Each GLM (per bag) is refit using only those
features that occur more than threshold times across the nBags number of bags. The
occurrence count excludes interactions (in other words, the threshold will be applied to the first row of
timesSelectedByForwardRegression).
Value
The function returns a valid randomGLM object (see randomGLM for details) that can be
used as input to the predict() method (see predict.randomGLM). The returned object contains a
copy of the input rGLM in which the following components were modified:
predictedOOB
the updated continuous prediction (if classify is FALSE)
or predicted classification (if classify is TRUE) of the input data based on out-of-bag
samples.
predictedOOB.response
In case of a binary outcome, the updated predicted probability of each
outcome
specified by y based on out-of-bag samples. In case of a continuous outcome, this is the predicted
value based on out-of-bag samples (i.e., a copy of predictedOOB).
featuresInForwardRegression
features selected by forward selection in each bag. A list with one
component per bag. Each component
is a matrix with maxInteractionOrder rows.
Each column represents one
interaction obtained by multiplying the features indicated by the entries in each column (0 means no
feature, i.e. a lower order interaction).
coefOfForwardRegression
coefficients of forward regression. A list with one
component per bag. Each component is a vector giving the coefficients of the model determined by forward
selection in the corresponding bag. The order of the coefficients is the same as the order of the terms in
the corresponding component of featuresInForwardRegression.

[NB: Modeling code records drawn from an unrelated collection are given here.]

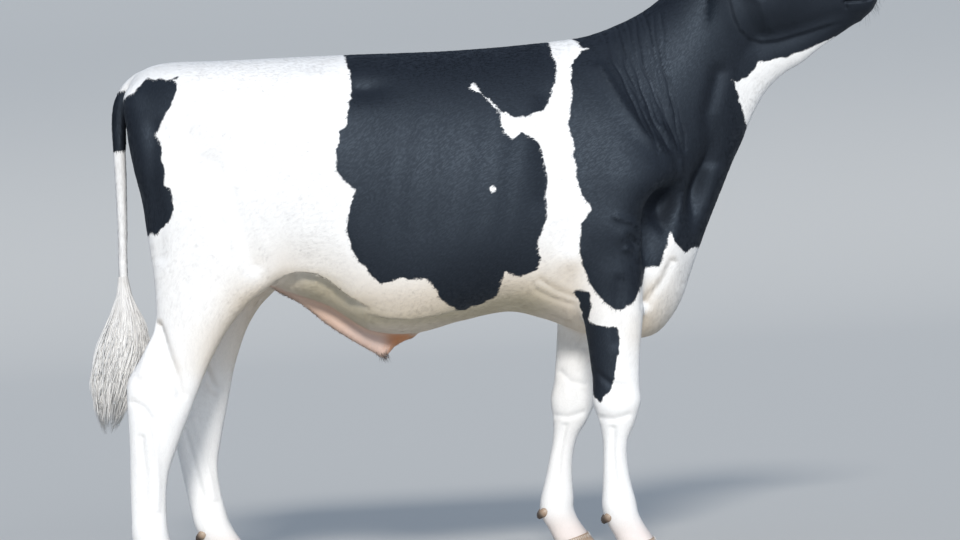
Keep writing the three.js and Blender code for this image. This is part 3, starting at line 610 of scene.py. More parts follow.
legFolds = [
    # hock: before the big tendon, the tendon, below its point; and the tendon down the shank
    ([(-0.926, 0.715), (-0.905, 0.650), (-0.886, 0.590), (-0.872, 0.530)], 0.012, -0.012),
    ([(-0.950, 0.700), (-0.958, 0.650), (-0.975, 0.590)], 0.014, 0.005),
    ([(-1.000, 0.515), (-0.975, 0.500), (-0.955, 0.470)], 0.010, -0.005),
    ([(-0.950, 0.455), (-0.945, 0.380), (-0.948, 0.300), (-0.955, 0.230)], 0.008, 0.004),
    # forearm: its front edge, and between its muscles; then beside the tendons of fore and hind shank
    ([(0.400, 0.890), (0.385, 0.820), (0.378, 0.760), (0.372, 0.700)], 0.016, -0.010),
    ([(0.300, 0.760), (0.290, 0.680), (0.285, 0.600)], 0.014, -0.005),
    ([(0.262, 0.370), (0.258, 0.300), (0.262, 0.230)], 0.009, -0.007),
    ([(-0.985, 0.420), (-0.982, 0.330), (-0.984, 0.240)], 0.010, -0.007),
    # above and below the knee, and two creases at the elbow
    ([(0.230, 0.520), (0.262, 0.490), (0.300, 0.482)], 0.009, -0.004),
    ([(0.235, 0.400), (0.268, 0.395), (0.305, 0.405)], 0.009, -0.004),
    ([(0.095, 0.775), (0.135, 0.745), (0.180, 0.725)], 0.009, -0.0025),
    ([(0.085, 0.745), (0.130, 0.722), (0.175, 0.705)], 0.009, -0.0025),
]
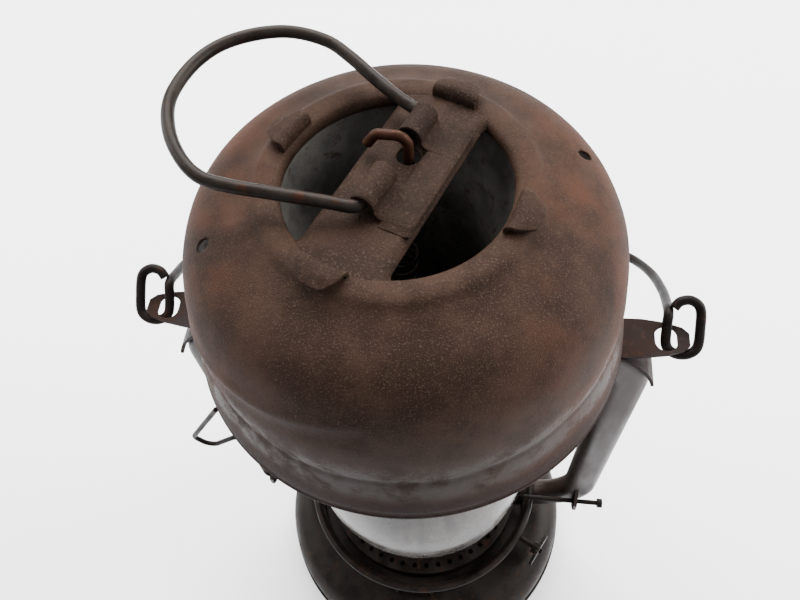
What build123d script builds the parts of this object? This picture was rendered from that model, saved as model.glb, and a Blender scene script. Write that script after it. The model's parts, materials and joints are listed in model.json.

interceptOfForwardRegression
a vector with one component per bag giving the intercept of the
regression model in each bag.
timesSelectedByForwardRegression
a matrix of maxInteractionOrder rows and number of features
columns. Each entry gives the number of times the corresponding feature appeared in a predictor model at the
corresponding order of interactions. Interactions where a single feature enters more than once (e.g., a
quadratic interaction of the feature with itself) are counted once.
models
the "thinned" regression models for each bag.
Author(s)
Lin Song, Steve Horvath, Peter Langfelder
References
Lin Song, Peter Langfelder, Steve Horvath: Random generalized linear model: a highly accurate and interpretable ensemble predictor. BMC Bioinformatics (2013)
Examples
## binary outcome prediction
# data generation
data(iris)
# Restrict data to first 100 observations
iris=iris[1:100,]
# Turn Species into a factor
iris$Species = as.factor(as.character(iris$Species))
# Select a training and a test subset of the 100 observations
set.seed(1)
indx = sample(100, 67, replace=FALSE)
xyTrain = iris[indx,]
xyTest = iris[-indx,]
xTrain = xyTrain[, -5]
yTrain = xyTrain[, 5]
xTest = xyTest[, -5]
yTest = xyTest[, 5]
# predict with a small number of bags - normally nBags should be at least 100.
RGLM = randomGLM(xTrain, yTrain, nCandidateCovariates=ncol(xTrain), nBags=30, keepModels = TRUE, nThreads = 1)
table(RGLM$timesSelectedByForwardRegression[1, ])
# 0 7 23
# 2 1 1
thinnedRGLM = thinRandomGLM(RGLM, threshold=7)
predicted = predict(thinnedRGLM, newdata = xTest, type="class")
predicted = predict(RGLM, newdata = xTest, type="class")